Review: Lefaivre aims to demonstrate that one of the most fascinating works of the Italian Renaissance, the Hypnerotomachia Poliphili was the work of one of that era's most intriguing personalities, the architect and writer Leon Battista Alberti. She bases her claim on the volume and quality of architectural discussion and comment in the Hypnerotomachia, which she argues could only have been written by a learned architect with a flair for literature. Moreover, she shows that several coinages of Alberti's, rarely if ever found in works other than his, are incorporated into the text. Lefaivre states her case with verve and conviction, but there are just too few known facts to make it water-tight. Besides, there are arguments at least as strong, if not stronger, in support of other candidates for the work's authorship. Most authorities, such as the editors of a recent Italian edition of the Hypnerotomachia remain of the opinion that the book was the work of Francesco Colonna, a wayward Dominican monk of Venetian origin.

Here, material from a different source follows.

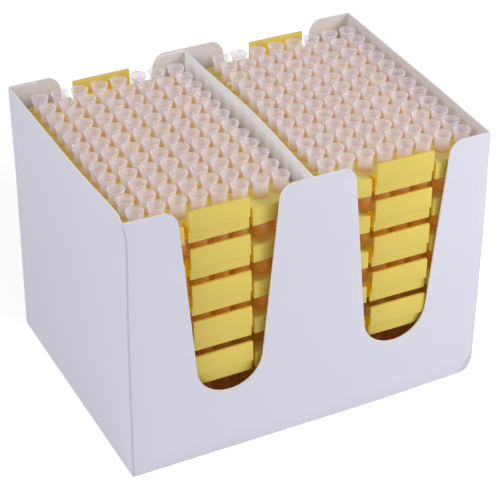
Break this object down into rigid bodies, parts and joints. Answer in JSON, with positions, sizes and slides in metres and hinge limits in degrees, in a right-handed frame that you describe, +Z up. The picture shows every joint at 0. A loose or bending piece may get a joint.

Nevertheless, Lefaivre animates her subjects and writes of them with intelligence and passion: that her central thesis is likely wrong does not detract from her book's charm. The MIT Press have done her proud, the book being beautifully designed, laid out, illustrated and printed. I recommend it wholeheartedly.

Rating: 5 stars
Summary: Beautiful!!
Review: Lefaivre has not written modestly. Good for her! In making the claims she does, she needs a very powerful rhetoric that can persuade and dissuade simultaneously. Her concentration on the erotic dimension of the Hypnerotomachia is persuasive as is her description of the proto-feminist voice of Polia. This is the best introduction to the text available even if some will not be won over by the argument for the geneology of the text. Kudos to Lefaivre!!!

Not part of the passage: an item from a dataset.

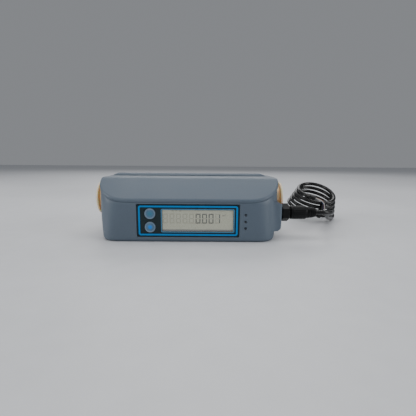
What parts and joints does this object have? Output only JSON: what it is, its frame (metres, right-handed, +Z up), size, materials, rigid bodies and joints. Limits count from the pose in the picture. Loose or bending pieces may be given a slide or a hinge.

Some of the illustrations were not worth including in the book (30 h and j) because they are so very dark they just look like gray boxes. For a book so persuading of the beauty and erotic, it hardly seems fair to have placed such illustrations here. Perhaps it just adds to the plaisir du texte, not knowing what is behind the smudge. Maybe it is Polia or Poliphili, maybe even Alberti, in the buff. It certainly calls for the reader to suspend disbelief. Otherwise the physical look of the book is fine quality.